Classes at City University Hong Kong

this semester i'm taking :
1. art of the moving image
2. introduction to contemporary art
3. digital visual effects
4. introduction to game design
5. storytelling advanced narrative techniques
6. emotional intelligence
7. tai chi quan (24forms)
8. tai chi sword (32forms)

how are classes at cityu hk different from ntu sg?
one of my classes is completely in cantonese. (despite being labeled medium of instruction: english)
discussions are in cantonese and my hk classmates are hilarious.
my other 5 classes are in english because there are obvious caucasians in the class.
discussions are in english and my hk classmates give mostly yes/no answers, hyper simplistic arguments, plenty of complete silences, waves of cantonese murmurings, or (eventually) very deep cantonese answers that will immediately be translated by the professor for the benefit of the caucasians who would have already turned to any asian looking person to ask what?
thankfully though, the professors are coherent in english. the powerpoint slides are in english. the notes are in english. and i can speak cantonese.
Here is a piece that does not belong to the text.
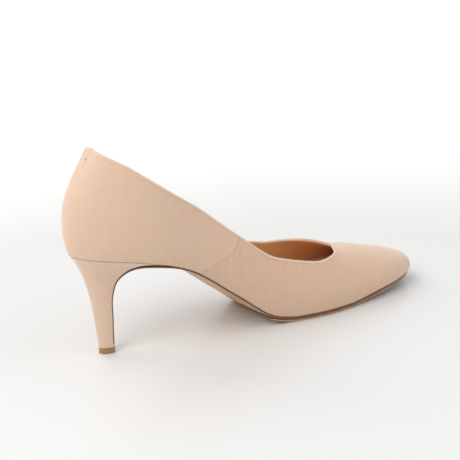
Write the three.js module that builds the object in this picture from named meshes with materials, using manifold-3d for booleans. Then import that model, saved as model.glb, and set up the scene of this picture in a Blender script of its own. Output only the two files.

so : i think cityu is a pretty good university.
there are more subjects to choose from here.
subject contents are juicy, fabulous and more interesting than any of the ntu subjects i've been in.
building is gazillion times easier to navigate than ntu. (but what building isn't?)
more perks here (eg. rental of dvds banned in sg, rental of table tennis bats, a climbing wall, tai chi quan classes etc)
students dress up and look damn good.
so : i don't feel bad about missing a semester of ntu.

20080118

On the 8th day of hong kong

i finally have time to blog about it.
my life has been one big fuzzy since i got here.
i've met a hundred new people whose names i will never remember.
i've been to goodness knows how many gatherings/places the details of which i will also never remember.
and i've turned down 4 sg jobs.
and i've not done the jobs i promised to do for sg people in hk.
i haven't lived like this in 3 whole years.
this being aimless, spendthrift and not-working.
i miss the old me.
hasty, mercenary, mammon/magic/power-loving me.
so tomorrow i'm snapping out of my fuzziness.
i'm not going to float about like the rest of them kids anymore.
i'm going back to being the old me.
hasty, mercenary, mammon/magic/power-loving me.

20080111

The first 10 days of 2008

have been madness!!!!
in these 10 days i
1. cut an entire short film
2. went to a lot of goodbye meetings
3. moved to hk
which is a simple summary of lots and lots of not sleeping and not bathing and not wasting time.
and now i'm living in hk.
i do want to talk about it but i'm just too sleepy.